Developing self-awareness, resilience, purpose, and the ability to adapt and grow personally
Some of the emotional challenge of being an adolescent is of course intrinsic to the human experience. However, young people now face new and unknown challenges that make the task of developing a secure sense of self even more complex. These challenges include an epidemic of loneliness, disconnection from nature and anxiety about environment destruction impacting mental and spiritual well-being, hyperconnectivity and a lack of silence, and uncertainty about the future of work and its implications for one's sense of self and purpose. In response, there is a critical need for experiences that nourish the inner life of learners, helping them understand their capabilities and strengths, empowering them with agency to shape the future, nurturing the development of a meaningful life purpose, and finding peace in a noisy, distracted world.

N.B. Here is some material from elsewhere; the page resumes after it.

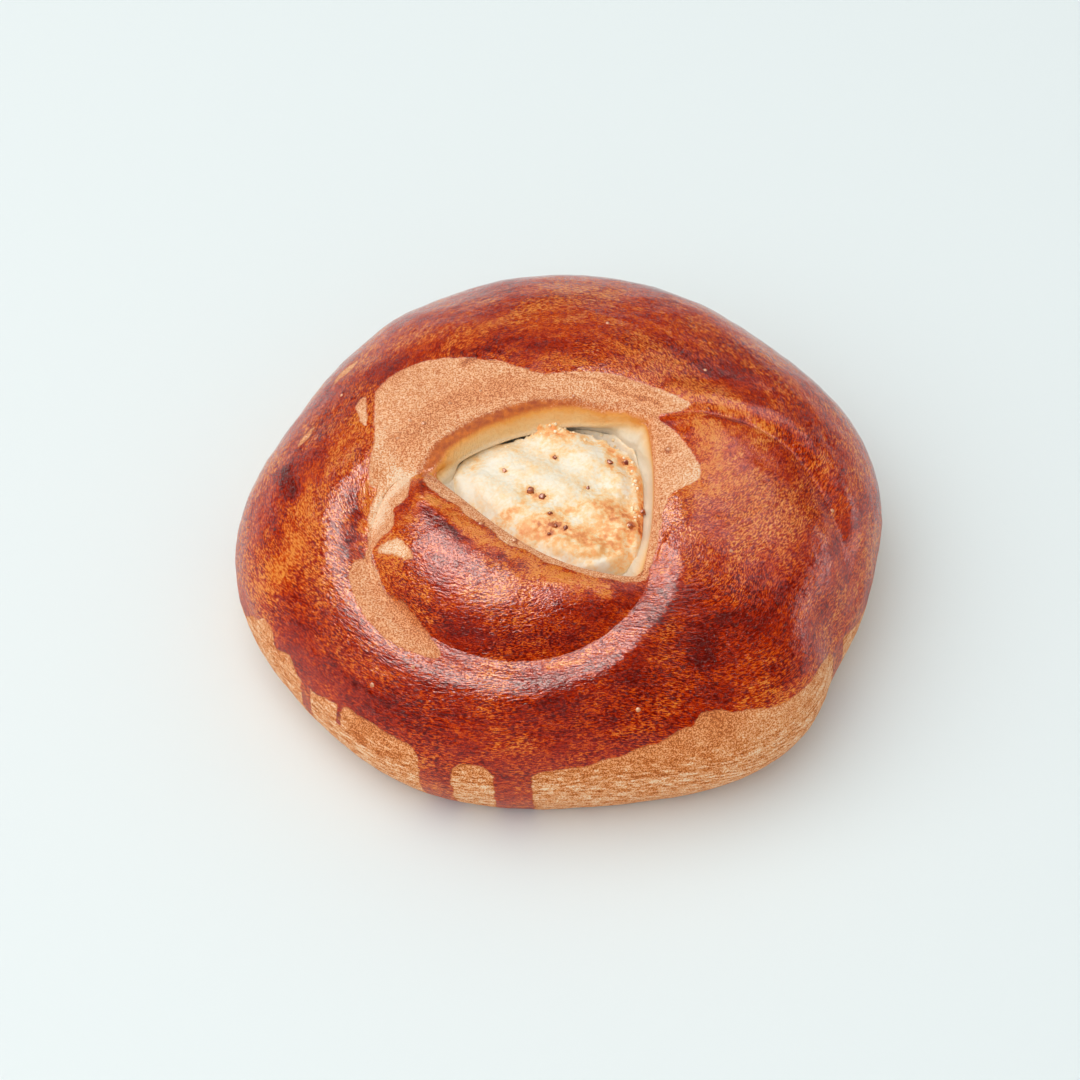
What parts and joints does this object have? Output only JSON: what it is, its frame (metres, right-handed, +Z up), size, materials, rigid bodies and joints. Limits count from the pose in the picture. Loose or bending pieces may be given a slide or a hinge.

When algorithms tailor content recommendations on platforms like Netflix, Apple Music, TikTok, and Instagram, young people increasingly expect a similar level of customization in other experiences, including in the classroom. The power of AI to drive personalization holds the promise of advancing education. It can help us better align with the habits and attention spans of digital natives, more effectively implement insights—long-known but difficult to imagine at scale—from educational research on motivation, identity, agency, and purpose, and make learning more intuitive and efficient. This push of ‘personalisation’ as an explicit goal of the first wave of AI tools hitting education also raises essential questions about balancing technology’s ability to customize learning experience while maintaining the human element that personal, human connections bring to education–the prospect of algorithm-driven personalised education divorced from a personal education.